3- Il est avancé, en outre, que cette mesure aurait donné « le droit à l’avocat, aux côtés du notaire, de rédiger les contrats mais sans encourir la même responsabilité civile et pénale ». A ce propos, il convient de signaler d’abord que cette mesure n’a pas donné le droit à l’avocat «aux côtés du notaire … ».
En effet, la rédaction des contrats n’appartient pas à l’avocat ET au notaire. Elle est du ressort exclusif de l’avocat. Le notaire n’est chargé que de l’authentification du contrat. Cela est d’ailleurs très clair et explicite dans la loi 97-019 portant statut des notaires qui dispose expressément que les notaires « reçoivent » les contrats pour leur authentification, ce qui implique évidemment que les contrats aient été déjà rédigés entre les parties.
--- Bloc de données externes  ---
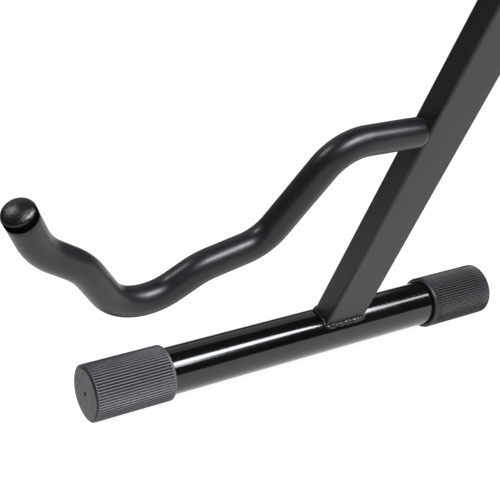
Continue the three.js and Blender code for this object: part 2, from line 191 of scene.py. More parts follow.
def rounded(corners, closed=False):
    """A 2-D outline whose corners, (x, y, radius), are rounded where they have a radius."""
    outline = []
    count = len(corners)
    for i, (x, y, radius) in enumerate(corners):
        here = Vector((x, y))
        if not radius or (not closed and i in (0, count - 1)):
            outline.append(here)
            continue
        before = Vector(corners[i - 1][:2])
        after = Vector(corners[(i + 1) % count][:2])
        into = (here - before).normalized()
        out = (after - here).normalized()
        turn = into.angle_signed(out)
        reach = radius * tan(abs(turn) / 2)
        start = here - into * reach
        side = 1 if turn < 0 else -1
        centre = start + Vector((-into.y, into.x)) * radius * side
        for step in range(CORNER_STEPS + 1):
            spoke = start - centre
            spoke.rotate(Matrix.Rotation(-turn * step / CORNER_STEPS, 2))
            outline.append(centre + spoke)
    return outline


def turned_rings(profile, sides, shape=None):
    """Rings around Y from (radius, along) points. shape(angle, radius, along) can change the
    radius around the turn."""
    rings = []
    for radius, along in profile:
        ring = []
        for i in range(sides):
            angle = i * 2 * pi / sides
            reach = shape(angle, radius, along) if shape else radius
            ring.append(Vector((reach * sin(angle), along, reach * cos(angle))))
        rings.append(ring)
    return rings


def evenly(start, end, step):
    count = max(1, round(abs(end - start) / step))
    return [start + (end - start) * i / count for i in range(count + 1)]


def smooth_step(x):
    x = min(max(x, 0), 1)
    return x * x * (3 - 2 * x)


def finish_piece(piece, body, node):
    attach(piece, body)
    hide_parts(node)
    return piece


# ---------------------------------------------------------------- materials


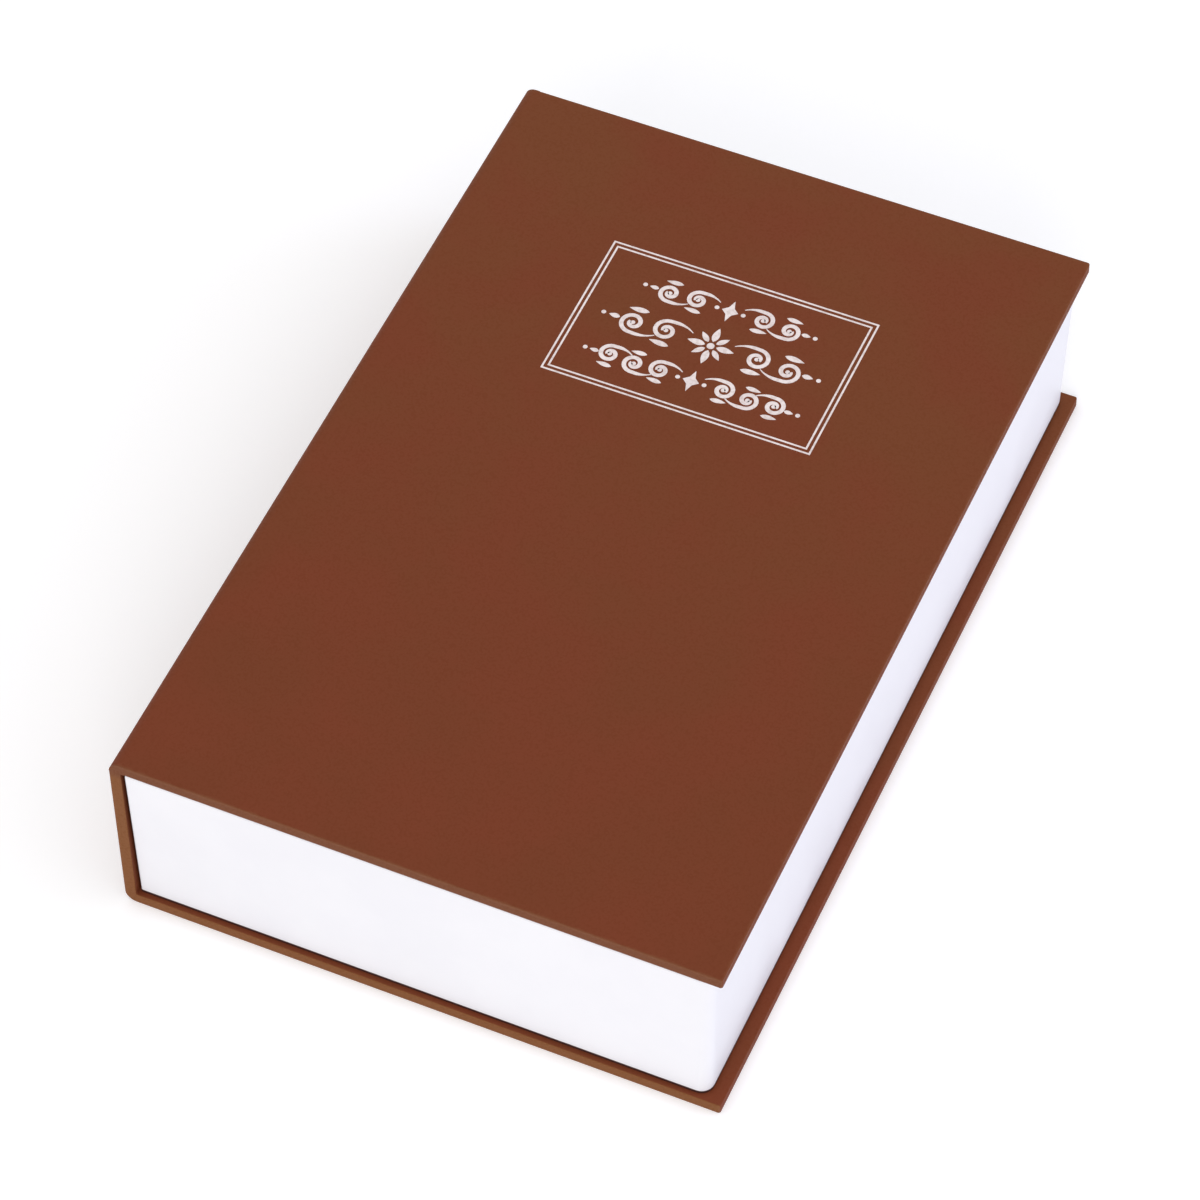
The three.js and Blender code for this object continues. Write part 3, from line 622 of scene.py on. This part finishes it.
# The light from all round, and the floor
SKY_COLOUR = (0.985, 0.985, 1.0, 1.0)
SKY_STRENGTH = 0.78
WHITE = (1.0, 1.0, 1.0, 1.0)
FLOOR_SIZE = 12
FLOOR_TONE = (0.93, 0.93, 0.93, 1.0)
FLOOR_LIGHT = (0.205, 0.205, 0.205, 1.0)


def camera_matrix(place, aim, roll):
    """Looks from a place at an aim, with z up in the picture and then rolled by some degrees."""
    forward = (Vector(aim) - Vector(place)).normalized()
    right = forward.cross(Vector((0, 0, 1))).normalized()
    up = right.cross(forward)
    turn = Matrix.Rotation(math.radians(roll), 3, forward)
    right, up = turn @ right, turn @ up
    matrix = Matrix((right, up, -forward)).transposed().to_4x4()
    matrix.translation = place
    return matrix


def add_camera():
    bpy.ops.object.camera_add()
    camera = bpy.context.object
    camera.matrix_world = camera_matrix(CAMERA_PLACE, CAMERA_AIM, CAMERA_ROLL)
    camera.data.lens = CAMERA_LENS
    camera.data.sensor_width = CAMERA_SENSOR
    camera.data.clip_start = CAMERA_REACH[0]
    camera.data.clip_end = CAMERA_REACH[1]
    bpy.context.scene.camera = camera


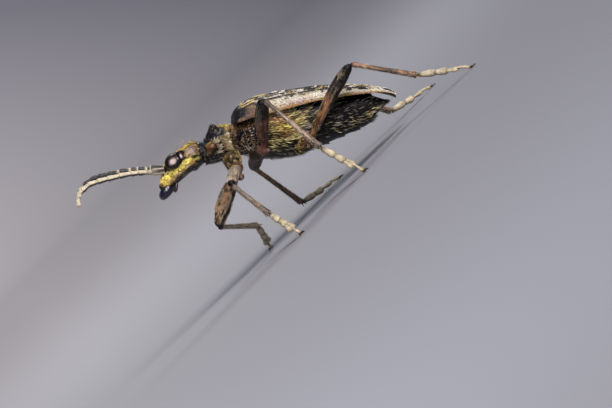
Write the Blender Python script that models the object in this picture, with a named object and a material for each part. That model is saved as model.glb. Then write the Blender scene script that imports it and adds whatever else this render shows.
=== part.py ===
"""A longhorn beetle, the ribbed pine borer, life size and standing on its six feet.

The trunk is modelled in the beetle's own frame: u runs from the front edge of the wing
cases to the tail, v to the beetle's right and w up through its back. The head has a frame
of its own, and the legs and feelers hang on named joints in the frame of the floor:
x runs from head to tail, y to the beetle's right and z up, with the floor at z = 0.
All lengths are in millimetres until the finished meshes are brought to metres.
"""

import math

import bmesh
import bpy
from mathutils import Matrix, Vector

MM = 0.001
GAP = 0.3  # between neighbouring plates of the trunk
JOINT_GAP = 0.2  # between the slender pieces of legs, feelers and mouth
SIDES = {"left": -1, "right": 1}

# Stance: the middle of the feet and feelers stands over the origin, head end raised.
STANCE_CENTRE = Vector((-0.171, 0.928, 0.0))
BODY_START = Vector((-1.78, 0.0, 8.17))
BODY_PITCH = math.radians(34.5)
HEAD_START = (-2.85, -1.55)
HEAD_DROOP = math.radians(32.6)

# Wing cases: u, then a height or a half width there.
CASE_CROWN = ((-0.2, 0.8), (0.1, 1.18), (0.45, 1.42), (0.9, 1.63), (1.5, 1.8), (2.4, 1.87),
              (3.6, 1.89), (5.75, 1.83), (8.2, 1.5), (9.76, 1.2), (10.9, 0.78), (11.4, 0.5))
CASE_MARGIN = ((-0.2, 0.3), (0.5, 0.45), (1.4, 0.58), (2.4, 0.64), (4.2, 0.8), (6.1, 0.94),
               (8.4, 0.9), (10.0, 0.8), (10.9, 0.6), (11.4, 0.35))
CASE_REACH = ((-0.2, 1.9), (0.05, 2.4), (0.5, 2.7), (1.2, 2.8), (3.0, 2.74), (5.0, 2.6),
              (8.0, 2.3), (9.6, 1.95), (10.6, 1.42), (11.15, 0.85), (11.4, 0.45))
CASE_START, CASE_END = -0.2, 11.4
CASE_THICK = 0.5
CASE_POWER = 2.7
CASE_STEPS = 22
CASE_SHARES = (0, 0.17, 0.27, 0.34, 0.41, 0.48, 0.54, 0.61, 0.68, 0.74, 0.8, 0.87, 0.94, 0.985, 1)
CASE_UNDER_SHARES = (1, 0.93, 0.75, 0.45, 0)
RIB_PLACES = (0.34, 0.61, 0.8)  # shares of the way from the suture to the margin
RIB_HEIGHT = 0.15
RIB_WIDTH = 0.055
SUTURE = 0.12  # half the slit between the two wing cases
SHIELD_LENGTH, SHIELD_HALF, SHIELD_DEPTH, SHIELD_SUNK = 1.2, 0.36, 1.2, 0.1
SHIELD_ROOM = 0.04

# Trunk under the wing cases.
TRUNK_START, CHEST_END, BELLY_START, TRUNK_END = -0.35, 4.9, 5.2, 10.9
TRUNK_KEEL = ((-0.35, -1.75), (0.32, -2.0), (1.48, -2.45), (2.16, -2.57), (3.5, -2.63),
              (5.2, -2.38), (7.0, -1.95), (9.0, -1.4), (10.3, -0.8), (10.9, -0.4))
TRUNK_HALF = ((-0.35, 1.35), (0.1, 1.8), (0.8, 2.18), (2.0, 2.32), (3.5, 2.38), (5.0, 2.32),
              (7.0, 2.1), (9.0, 1.7), (10.3, 1.1), (10.9, 0.5))
TRUNK_WAIST = 0.6  # how far up each cross cut is widest
BACK_FLAT_BEFORE = 5.0  # the trunk's back follows the wing cases only behind this
NAPE_SLOPE = 0.3
CHEST_CUTS, BELLY_CUTS = 13, 19
BELLY_RINGS = 5
BELLY_STEP = 0.05

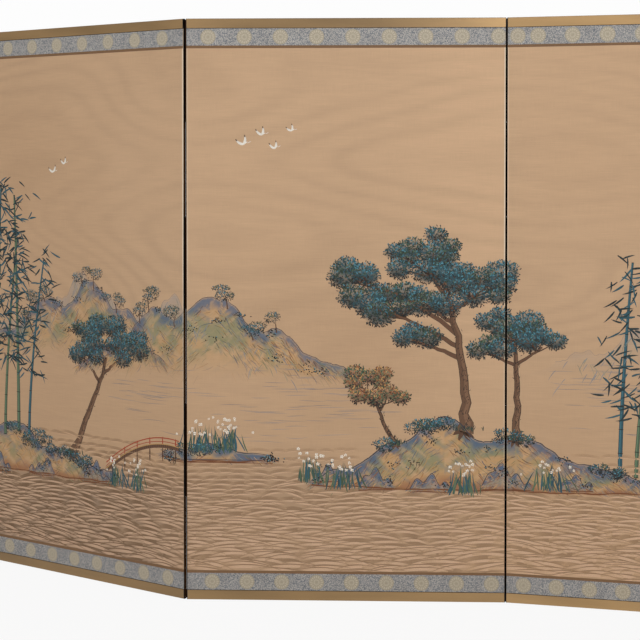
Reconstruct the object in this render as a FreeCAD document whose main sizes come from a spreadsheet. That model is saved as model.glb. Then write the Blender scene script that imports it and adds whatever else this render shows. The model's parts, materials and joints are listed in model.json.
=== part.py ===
import FreeCAD, Part
import Sketcher
import math
import os
import re

# A four-panel folding screen that stands open in a zigzag, in millimetres.
# Every panel is modelled in its own frame: X along its width, Y from front to back, Z up,
# with the centre of its wooden core at the origin. The panels are then set side by side,
# each turned about the fold that it shares with its neighbour.

SIZES = {
    # The panel as a whole
    "panel_width": "940",
    "panel_height": "1720",
    # The wooden core
    "core_depth": "8",
    "core_stile_width": "36",
    "core_rail_width": "36",
    "tenon_length": "14",
    "tenon_thickness": "3",
    "tenon_shoulder": "5",
    "lath_width": "18",
    "lattice_upright_count": "5",
    "lattice_crossbar_count": "11",
    # The sheets on the core
    "lining_thickness": "0.5",
    "sheet_thickness": "0.35",
    "brocade_width": "50",
    "brocade_thickness": "0.5",
    "fillet_width": "8",
    "fillet_thickness": "0.6",
    "shadow_gap": "1.5",
    "edge_margin": "1.2",
    # The lacquered frame
    "frame_width": "28",
    "frame_proud": "0.6",
    "frame_rounding": "1.8",
    "nail_radius": "1.2",
    "nail_length": "24",
    "nail_point": "3",
    "nail_clearance": "0.1",
    "rail_nail_count": "5",
    "stile_nail_count": "9",
    # The folds
    "fold_gap": "3",
    "fold_clearance": "0.3",
    "strip_thickness": "0.5",
    "strip_wing": "32",
    "strip_bead_radius": "1.35",
    "strip_clearance": "0.5",
    "strip_pair_count": "3",
    "strip_end_margin": "3",
    # How far each fold is closed where the screen stands
    "first_fold_degrees": "30",
    "second_fold_degrees": "34.9",
    "third_fold_degrees": "12.9",
}

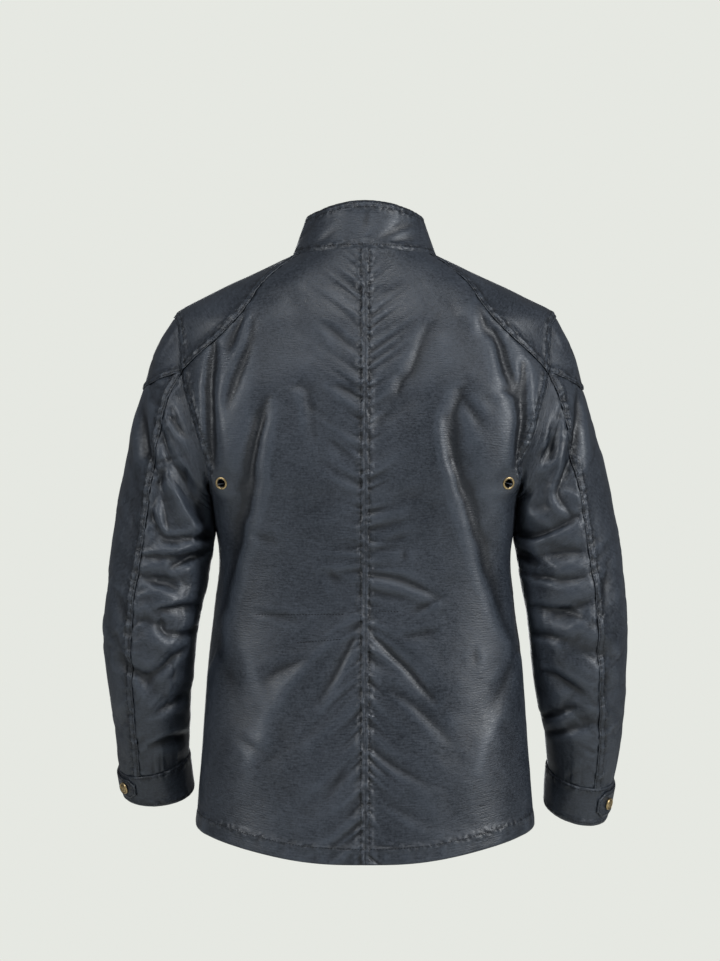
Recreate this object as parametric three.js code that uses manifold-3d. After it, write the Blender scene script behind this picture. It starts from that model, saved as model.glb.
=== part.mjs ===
// A waxed cotton jacket in the hollow form it keeps on a wearer, open at the neck, hem and cuffs.
// Millimetres, +Z up. The back faces +Y, the zipped front -Y, and the wearer's left is +X.
// The origin is the middle of the neck, level with the collar seam at the centre of the back.
import * as THREE from 'three';
import { mergeVertices } from 'three/addons/utils/BufferGeometryUtils.js';
import Module from 'manifold-3d';

// Cloth and seams
const WALL = 2; // doubled waxed cotton with its seam allowances
const COLLAR_WALL = 3.6;
const CUFF_WALL = 3;
const SEAM_GAP = 0.34; // between the edges of two pieces that are sewn together
const LAY_GAP = 0.3; // between a panel and what lies on it

// Lengths below the collar seam at the centre of the back
const HEM_BACK = 741;
const HEM_SIDE = 703;
const HEM_FRONT = 712;
const HEM_CURVE = 3.35; // how late the back hem rises towards the sides
const NECK_SIDE = 5;
const NECK_FRONT = 60;

// Angles round the body: 0 is the wearer's left side, 90 the centre of the back, -90 the front
const YOKE_BACK_DEG = 23; // where the shoulder piece meets the collar, behind the shoulder line
const YOKE_FRONT_DEG = -31;
const FRONT_EDGE_X = 6; // half of the zip's opening

// Level sections through the body: depth below the origin, half width, reach to back and front, and how
// square the corners of each side are (2 is an ellipse)
const bodySections = [
  { at: -12, half: 74, back: 67, front: 54, backSquare: 2.1, frontSquare: 2.1 },
  { at: 0, half: 84, back: 72, front: 60, backSquare: 2.1, frontSquare: 2.1 },
  { at: 7, half: 89, back: 74.5, front: 63, backSquare: 2.1, frontSquare: 2.1 },
  { at: 13, half: 101, back: 76, front: 65, backSquare: 2.1, frontSquare: 2.1 },
  { at: 25, half: 126, back: 79, front: 69, backSquare: 2.15, frontSquare: 2.15 },
  { at: 50, half: 179, back: 87, front: 76, backSquare: 2.2, frontSquare: 2.2 },
  { at: 64, half: 207, back: 91, front: 80, backSquare: 2.2, frontSquare: 2.2 },
  { at: 74, half: 226, back: 95, front: 85, backSquare: 2.25, frontSquare: 2.25 },
  { at: 82, half: 233, back: 98, front: 88, backSquare: 2.3, frontSquare: 2.25 },
  { at: 106, half: 237, back: 104, front: 97, backSquare: 2.4, frontSquare: 2.3 },
  { at: 130, half: 238, back: 110, front: 106, backSquare: 2.6, frontSquare: 2.35 },
  { at: 160, half: 235, back: 116, front: 115, backSquare: 3, frontSquare: 2.45 },
  { at: 195, half: 228, back: 119, front: 121, backSquare: 3.5, frontSquare: 2.5 },
  { at: 225, half: 218, back: 121, front: 125, backSquare: 4, frontSquare: 2.6 },
  { at: 252, half: 207, back: 121, front: 127, backSquare: 4.2, frontSquare: 2.6 },
  { at: 275, half: 197, back: 120, front: 128, backSquare: 4.2, frontSquare: 2.6 },
  { at: 294, half: 188, back: 119, front: 128, backSquare: 4, frontSquare: 2.6 },
  { at: 312, half: 182.5, back: 118, front: 127.5, backSquare: 3.8, frontSquare: 2.6 },
  { at: 330, half: 180, back: 117, front: 127, backSquare: 3.7, frontSquare: 2.6 },
  { at: 369, half: 177.5, back: 114, front: 125, backSquare: 3.4, frontSquare: 2.6 },
  { at: 442, half: 184, back: 112, front: 123, backSquare: 3.1, frontSquare: 2.6 },
  { at: 491, half: 190, back: 114, front: 124, backSquare: 3, frontSquare: 2.55 },
  { at: 565, half: 196, back: 120, front: 128, backSquare: 2.9, frontSquare: 2.5 },
  { at: 638, half: 202, back: 128, front: 133, backSquare: 2.8, frontSquare: 2.45 },
  { at: 700, half: 206.5, back: 133, front: 137, backSquare: 2.7, frontSquare: 2.4 },
  { at: 760, half: 210, back: 138, front: 142, backSquare: 2.7, frontSquare: 2.4 },
];

// The armhole seam from the shoulder point to the armpit, by its distance from the centre line
const armholeSeam = [
  { down: 82.5, back: 233.5, front: 233.5 },
  { down: 90, back: 229.5, front: 228.5 },
  { down: 106, back: 226.5, front: 224.5 },
  { down: 130, back: 224.5, front: 220.5 },
  { down: 153.5, back: 222, front: 216.5 },
  { down: 175, back: 218.3, front: 211 },
  { down: 195, back: 212, front: 205 },
  { down: 222, back: 204.5, front: 198 },
  { down: 251, back: 194.5, front: 190.5 },
  { down: 273, back: 189, front: 187.2 },
  { down: 287, back: 187.6, front: 187 },
  { down: 294, back: 189, front: 189 },
];
const YOKE_ROW = 4; // the row of the armhole seam where the shoulder piece ends

// The seams of the shoulder piece, from the armhole up to the collar
const yokeSeamBack = [
  { down: 153.5, x: 222 },
  { down: 131, x: 201.4 },
  { down: 107, x: 174 },
  { down: 77.5, x: 147 },
  { down: 40, x: 121.3 },
  { down: 18, x: 96 },
];
const yokeSeamFront = [
  { down: 153.5, x: 216.5 },
  { down: 134, x: 203 },
  { down: 111, x: 182 },
  { down: 85, x: 156 },
  { down: 57, x: 127 },
  { down: 31, x: 99 },
];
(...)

Il faut noter ensuite que la responsabilité civile et pénale des notaires est différente de celle des avocats, en raison de leurs domaines d’intervention différents. Les notaires donnent le caractère authentique à un document sous seing privé, avec toute la force de solennité et d’opposabilité que cela entraîne.
Ils sont des « officiers publics », aux termes-mêmes de la loi de 1997, nommés par le Ministre de la Justice avec le pouvoir d’authentifier des actes juridiques ou judiciaires. Il est donc normal que la loi leur prévoit une responsabilité distincte de celle des avocats qui n’ont qu’une mission de conseil aux parties.
Que le contrat soit rédigé obligatoirement par un avocat n’en fait pas un acte authentique. Le contrat ne revêt le caractère d’authenticité qu’avec l’intervention du notaire. Il n’y a donc aucune confusion entre les deux missions, ni aucune violation des textes organisant le statut des notaires ou la profession d’avocat.
Enfin, je tiens à préciser que les propos développés ci-dessus n’engagent que leur auteur. Il ne s’agit évidemment pas de la position des avocats en général, ni en particulier d’une position du conseil de l’ordre national des avocats (qui a ses propres voies et moyens d’expression). Je préférerais qu’on y voie plutôt le témoignage d’un praticien du droit ayant accompagné la réforme du code de commerce de 2015 et soucieux de voir les bonnes pratiques juridiques se généraliser dans son pays.